By Gary Duffy
BBC News, Sao Paulo
The French jet appears to have been lost over the Atlantic about 650km off the Brazilian islands of Fernando de Noronha (seen here)
It is only two years since Brazilians last awoke to morning newspapers full of headlines about a national air tragedy.
On the last occasion, in July 2007, a plane from the country's largest airline, Tam, sped off a runway at Congonhas airport in Sao Paulo, crashing into a nearby building. In all, 199 people died, including everyone on the flight and some on the ground.
Now, following the disappearance of Air France AF 447, the country is again in a sombre mood as it watches relatives and friends go through the torment of waiting for news about their loved ones.
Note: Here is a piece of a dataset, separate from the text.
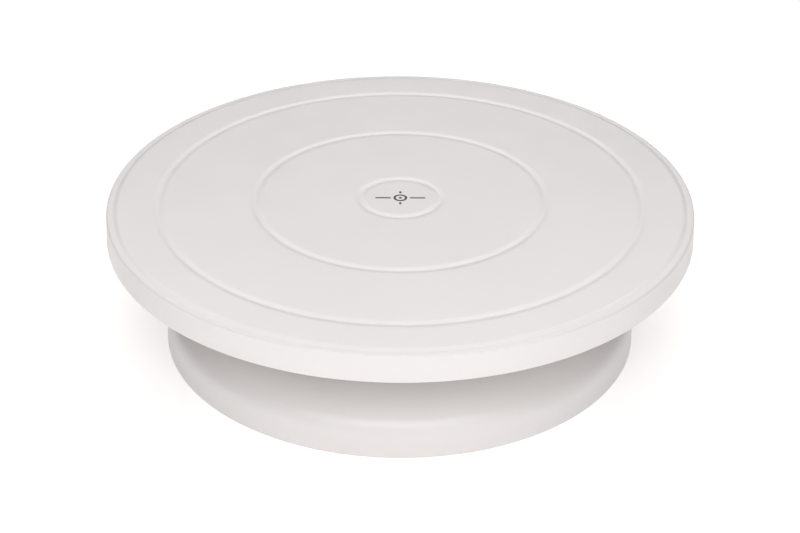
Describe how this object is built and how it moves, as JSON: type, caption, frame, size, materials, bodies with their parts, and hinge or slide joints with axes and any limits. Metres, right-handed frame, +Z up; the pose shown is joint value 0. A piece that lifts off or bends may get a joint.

At least 58 Brazilians are among the missing, ranging from a member of the country' former royal family to the chief of staff of the mayor of Rio, business executives, students and people going to Europe on holiday.
It was truly an international tragedy with people from 32 countries on board the flight, the largest number coming from France itself.
Once more there seems an urgent need for answers, as families and friends struggle to understand how a modern aircraft such as an Airbus 330 could have disappeared in this way.
As with the international press, analysis here has focused on the question of turbulence and the possibility that the plane was struck by lightning, but there are as many doubts as certainties.
Pictures of victims dot the front pages of Brazilian papers
As always in the case of an air crash, it seems clear that the only definitive answers will come when the specialists get an opportunity to recover what they can from the Atlantic Ocean.
It is, as one French minister acknowledged, a race against time to recover the flight data recorders, or black boxes, as they are more commonly known, which, it is reported, are only programmed to emit signals for up to 30 days.
For the waiting relatives, the reports that a Brazilian pilot spotted what may have been burning wreckage on the night of the crash, and now the news that some debris has been recovered, is growing evidence that their worst fears are being realised.
On a stark page largely covered in black, the newspaper Folha de Sao Paulo headlined its coverage as the Tragedy in the Atlantic.
For O Globo newspaper in Rio de Janeiro, the primary focus was the mystery of what could have caused the Air France flight to crash. For Estado de Paulo, it was an "unprecedented" tragedy.
Pictures of grief-stricken relatives have featured prominently in the coverage, and there are many sad individual stories here as there are in other parts of the World.
There was the university professor going to the congress in Paris, the oil engineer travelling to Germany on business, the couple heading off on their honeymoon after getting married on Saturday, when they celebrated with families and friends until three in the morning.
The mayor of Rio, Eduardo Paes, was mourning the almost certain loss of Marcelo Parente Gomes de Oliveira, not only a top aide, but a man who had been his friend from childhood.
"Among all the families that are here, I don't think there is anyone who has much hope," he said as he left the city's international airport.
Fear of flying
Among many Brazilians it seems the tragedy has undoubtedly introduced a renewed level of apprehension about air travel.
The plane in the Tam disaster skidded off the runway
A largely unaware public has been introduced to a discussion about the "inter-tropical convergence zone" through which the plane passed, and which is a belt of low pressure in the region of the Equator associated with heavy turbulence.
Pilots are well used to dealing with this area of instability, often flying over the thick clouds, it was reported. Other specialists said there seemed to be nothing from satellite images to suggest there was anything exceptional at the time the flight disappeared.
Even so, numerous reports on this topic have raised an uncomfortable issue for at least some people contemplating international travel.
The primary focus, however, remains on those most directly affected and the search still continuing out in the Atlantic.
Brazil is still dealing with the fallout from the Tam tragedy in 2007, and the earlier loss of another passenger plane over the Amazon in September 2006.
For many of the relatives who lost loved ones in those tragedies, there are still issues to be resolved and considerable bitterness remains.
With so much uncertainty about what caused the Air France flight to disappear, for the moment at least there is not the same anger or accusations being made against the authorities or the airline.
But now a new group of families must wait to see if their doubts and questions will be answered and, on issues as crucial as that, the sympathy of the public will not be enough.